● Given task
Extract every line from the records below that contains the word "Then".

::::::

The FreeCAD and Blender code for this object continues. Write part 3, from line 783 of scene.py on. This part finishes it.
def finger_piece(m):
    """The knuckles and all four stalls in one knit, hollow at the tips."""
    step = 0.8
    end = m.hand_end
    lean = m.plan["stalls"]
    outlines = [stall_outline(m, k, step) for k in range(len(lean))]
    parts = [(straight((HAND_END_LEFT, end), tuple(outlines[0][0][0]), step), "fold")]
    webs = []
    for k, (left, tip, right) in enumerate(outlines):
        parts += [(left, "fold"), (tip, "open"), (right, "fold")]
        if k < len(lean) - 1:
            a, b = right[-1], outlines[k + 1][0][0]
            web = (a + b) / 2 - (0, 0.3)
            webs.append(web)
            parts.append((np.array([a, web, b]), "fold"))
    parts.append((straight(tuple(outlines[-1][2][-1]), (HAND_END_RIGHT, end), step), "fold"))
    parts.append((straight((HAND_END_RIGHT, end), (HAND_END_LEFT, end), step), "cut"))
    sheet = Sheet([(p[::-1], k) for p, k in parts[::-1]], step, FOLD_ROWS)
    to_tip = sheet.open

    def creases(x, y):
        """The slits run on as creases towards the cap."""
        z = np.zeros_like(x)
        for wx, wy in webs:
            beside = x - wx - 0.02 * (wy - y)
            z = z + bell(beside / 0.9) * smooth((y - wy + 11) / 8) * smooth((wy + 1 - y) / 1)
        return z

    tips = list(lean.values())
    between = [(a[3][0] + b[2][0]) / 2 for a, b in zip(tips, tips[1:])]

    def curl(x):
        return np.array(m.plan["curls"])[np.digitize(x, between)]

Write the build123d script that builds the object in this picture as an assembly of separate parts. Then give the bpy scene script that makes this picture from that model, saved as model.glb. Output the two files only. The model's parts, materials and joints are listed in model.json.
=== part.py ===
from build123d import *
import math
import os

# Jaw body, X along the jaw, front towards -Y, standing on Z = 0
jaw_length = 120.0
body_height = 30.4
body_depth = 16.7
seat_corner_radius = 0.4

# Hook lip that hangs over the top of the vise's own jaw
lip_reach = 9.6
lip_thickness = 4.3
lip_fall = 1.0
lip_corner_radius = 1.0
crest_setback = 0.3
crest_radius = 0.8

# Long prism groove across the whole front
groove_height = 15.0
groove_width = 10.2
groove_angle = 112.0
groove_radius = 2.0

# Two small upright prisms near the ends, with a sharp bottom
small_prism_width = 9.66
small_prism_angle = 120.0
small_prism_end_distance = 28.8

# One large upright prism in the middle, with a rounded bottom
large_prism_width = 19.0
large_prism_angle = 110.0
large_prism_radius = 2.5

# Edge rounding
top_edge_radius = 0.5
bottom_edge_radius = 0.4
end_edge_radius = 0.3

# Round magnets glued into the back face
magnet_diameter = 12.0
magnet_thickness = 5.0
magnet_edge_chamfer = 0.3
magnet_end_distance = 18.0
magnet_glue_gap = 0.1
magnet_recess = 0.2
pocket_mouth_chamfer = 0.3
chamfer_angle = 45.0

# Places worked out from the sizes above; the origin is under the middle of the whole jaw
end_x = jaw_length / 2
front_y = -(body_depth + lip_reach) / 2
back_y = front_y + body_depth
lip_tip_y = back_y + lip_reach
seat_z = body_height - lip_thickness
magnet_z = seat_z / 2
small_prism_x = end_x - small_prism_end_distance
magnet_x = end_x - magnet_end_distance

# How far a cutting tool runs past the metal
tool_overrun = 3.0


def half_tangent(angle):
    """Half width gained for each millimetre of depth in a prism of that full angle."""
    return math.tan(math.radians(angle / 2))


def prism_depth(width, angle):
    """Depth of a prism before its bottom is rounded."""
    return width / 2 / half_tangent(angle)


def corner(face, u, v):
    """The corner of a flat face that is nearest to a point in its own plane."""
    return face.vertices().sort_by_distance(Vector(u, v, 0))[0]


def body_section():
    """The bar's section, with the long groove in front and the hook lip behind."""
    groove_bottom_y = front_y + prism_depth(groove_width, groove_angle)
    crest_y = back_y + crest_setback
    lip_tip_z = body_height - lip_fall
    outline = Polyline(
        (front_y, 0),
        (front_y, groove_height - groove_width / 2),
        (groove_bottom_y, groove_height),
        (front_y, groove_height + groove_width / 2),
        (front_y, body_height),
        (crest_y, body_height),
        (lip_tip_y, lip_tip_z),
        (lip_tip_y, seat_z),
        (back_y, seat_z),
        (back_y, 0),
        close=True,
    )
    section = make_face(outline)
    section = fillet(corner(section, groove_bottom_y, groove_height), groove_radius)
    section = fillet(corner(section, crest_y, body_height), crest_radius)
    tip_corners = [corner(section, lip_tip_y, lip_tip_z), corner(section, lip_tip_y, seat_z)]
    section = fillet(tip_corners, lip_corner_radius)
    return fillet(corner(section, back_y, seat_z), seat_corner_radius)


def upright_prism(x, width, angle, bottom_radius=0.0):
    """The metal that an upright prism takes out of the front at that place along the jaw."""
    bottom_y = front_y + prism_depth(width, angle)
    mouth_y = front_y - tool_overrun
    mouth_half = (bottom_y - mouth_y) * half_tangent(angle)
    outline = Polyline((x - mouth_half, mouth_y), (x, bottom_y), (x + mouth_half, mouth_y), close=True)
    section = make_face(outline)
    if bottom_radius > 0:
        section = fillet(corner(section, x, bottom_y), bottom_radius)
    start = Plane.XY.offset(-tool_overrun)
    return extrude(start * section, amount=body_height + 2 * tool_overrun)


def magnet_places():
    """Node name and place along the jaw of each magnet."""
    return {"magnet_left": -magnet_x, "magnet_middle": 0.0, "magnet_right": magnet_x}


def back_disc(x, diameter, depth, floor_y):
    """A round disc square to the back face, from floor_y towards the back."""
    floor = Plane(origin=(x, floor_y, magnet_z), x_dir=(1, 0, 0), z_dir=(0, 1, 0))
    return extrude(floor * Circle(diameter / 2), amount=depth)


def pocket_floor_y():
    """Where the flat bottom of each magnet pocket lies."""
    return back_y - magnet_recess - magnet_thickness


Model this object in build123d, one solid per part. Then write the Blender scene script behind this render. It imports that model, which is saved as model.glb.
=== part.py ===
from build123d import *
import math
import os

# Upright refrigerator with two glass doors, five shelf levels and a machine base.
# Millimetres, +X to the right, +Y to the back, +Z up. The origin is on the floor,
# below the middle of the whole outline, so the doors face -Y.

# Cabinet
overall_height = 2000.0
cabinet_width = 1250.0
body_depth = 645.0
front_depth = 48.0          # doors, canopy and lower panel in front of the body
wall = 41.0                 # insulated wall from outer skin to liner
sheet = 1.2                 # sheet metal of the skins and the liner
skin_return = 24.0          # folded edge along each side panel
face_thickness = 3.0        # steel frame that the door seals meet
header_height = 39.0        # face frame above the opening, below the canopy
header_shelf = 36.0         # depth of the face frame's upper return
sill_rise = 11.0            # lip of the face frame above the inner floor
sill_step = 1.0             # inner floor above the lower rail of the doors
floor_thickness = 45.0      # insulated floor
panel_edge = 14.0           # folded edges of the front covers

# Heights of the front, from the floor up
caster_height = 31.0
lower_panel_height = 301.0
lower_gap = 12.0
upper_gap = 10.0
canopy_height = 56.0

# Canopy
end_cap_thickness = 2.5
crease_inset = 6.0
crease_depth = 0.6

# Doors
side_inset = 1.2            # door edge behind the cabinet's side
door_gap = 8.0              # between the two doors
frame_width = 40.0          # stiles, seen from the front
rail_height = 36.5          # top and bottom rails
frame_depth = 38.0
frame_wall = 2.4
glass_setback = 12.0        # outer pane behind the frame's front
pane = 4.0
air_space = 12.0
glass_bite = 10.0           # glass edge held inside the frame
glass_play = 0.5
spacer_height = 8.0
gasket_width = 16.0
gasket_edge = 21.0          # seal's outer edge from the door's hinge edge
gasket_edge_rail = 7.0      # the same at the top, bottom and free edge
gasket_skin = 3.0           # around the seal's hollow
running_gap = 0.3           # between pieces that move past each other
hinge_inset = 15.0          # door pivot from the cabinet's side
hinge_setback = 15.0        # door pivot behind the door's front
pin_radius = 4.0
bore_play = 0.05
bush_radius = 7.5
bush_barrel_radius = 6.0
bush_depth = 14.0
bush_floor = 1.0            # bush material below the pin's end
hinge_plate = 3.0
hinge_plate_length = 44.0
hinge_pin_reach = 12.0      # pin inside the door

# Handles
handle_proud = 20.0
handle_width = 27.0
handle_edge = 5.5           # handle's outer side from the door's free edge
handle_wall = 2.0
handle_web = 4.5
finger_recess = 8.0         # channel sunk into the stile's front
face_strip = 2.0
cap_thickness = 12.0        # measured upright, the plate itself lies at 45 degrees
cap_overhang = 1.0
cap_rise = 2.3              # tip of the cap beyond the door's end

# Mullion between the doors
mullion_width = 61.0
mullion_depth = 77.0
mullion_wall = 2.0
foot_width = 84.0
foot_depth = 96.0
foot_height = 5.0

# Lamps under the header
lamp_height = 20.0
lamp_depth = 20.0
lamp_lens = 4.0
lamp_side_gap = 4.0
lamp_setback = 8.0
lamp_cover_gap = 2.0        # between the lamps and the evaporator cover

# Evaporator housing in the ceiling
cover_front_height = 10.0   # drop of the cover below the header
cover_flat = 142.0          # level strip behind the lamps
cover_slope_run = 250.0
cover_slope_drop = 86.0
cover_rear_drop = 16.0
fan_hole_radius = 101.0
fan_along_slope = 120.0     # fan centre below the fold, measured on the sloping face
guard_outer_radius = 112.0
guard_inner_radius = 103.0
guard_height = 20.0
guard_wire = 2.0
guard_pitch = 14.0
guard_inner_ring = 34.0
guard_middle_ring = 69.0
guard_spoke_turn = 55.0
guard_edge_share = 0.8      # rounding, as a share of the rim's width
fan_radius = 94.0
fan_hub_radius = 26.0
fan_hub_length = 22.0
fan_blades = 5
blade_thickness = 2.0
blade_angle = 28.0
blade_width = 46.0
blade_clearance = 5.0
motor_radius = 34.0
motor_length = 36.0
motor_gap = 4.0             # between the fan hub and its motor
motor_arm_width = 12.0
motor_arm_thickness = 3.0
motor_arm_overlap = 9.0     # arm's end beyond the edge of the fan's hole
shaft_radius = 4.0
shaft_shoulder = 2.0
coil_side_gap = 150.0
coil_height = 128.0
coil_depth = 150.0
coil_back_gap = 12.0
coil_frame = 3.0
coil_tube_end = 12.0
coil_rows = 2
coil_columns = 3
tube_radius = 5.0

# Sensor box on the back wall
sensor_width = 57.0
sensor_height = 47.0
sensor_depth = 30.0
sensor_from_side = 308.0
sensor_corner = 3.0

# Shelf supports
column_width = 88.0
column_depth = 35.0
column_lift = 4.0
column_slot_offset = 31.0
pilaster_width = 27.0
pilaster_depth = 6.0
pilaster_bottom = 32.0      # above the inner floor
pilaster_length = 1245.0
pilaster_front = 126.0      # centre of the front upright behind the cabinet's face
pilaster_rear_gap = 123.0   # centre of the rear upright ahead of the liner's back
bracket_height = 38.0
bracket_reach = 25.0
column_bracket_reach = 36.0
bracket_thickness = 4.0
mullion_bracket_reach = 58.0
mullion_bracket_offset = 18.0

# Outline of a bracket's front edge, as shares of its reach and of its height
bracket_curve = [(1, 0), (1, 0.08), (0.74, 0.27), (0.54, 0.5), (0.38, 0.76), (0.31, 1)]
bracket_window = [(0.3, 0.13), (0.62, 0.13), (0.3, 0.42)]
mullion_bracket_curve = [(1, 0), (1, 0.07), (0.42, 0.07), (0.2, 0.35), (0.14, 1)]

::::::

● Final result
Write the build123d script that builds the object in this picture as an assembly of separate parts. Then give the bpy scene script that makes this picture from that model, saved as model.glb. Output the two files only. The model's parts, materials and joints are listed in model.json.
Model this object in build123d, one solid per part. Then write the Blender scene script behind this render. It imports that model, which is saved as model.glb.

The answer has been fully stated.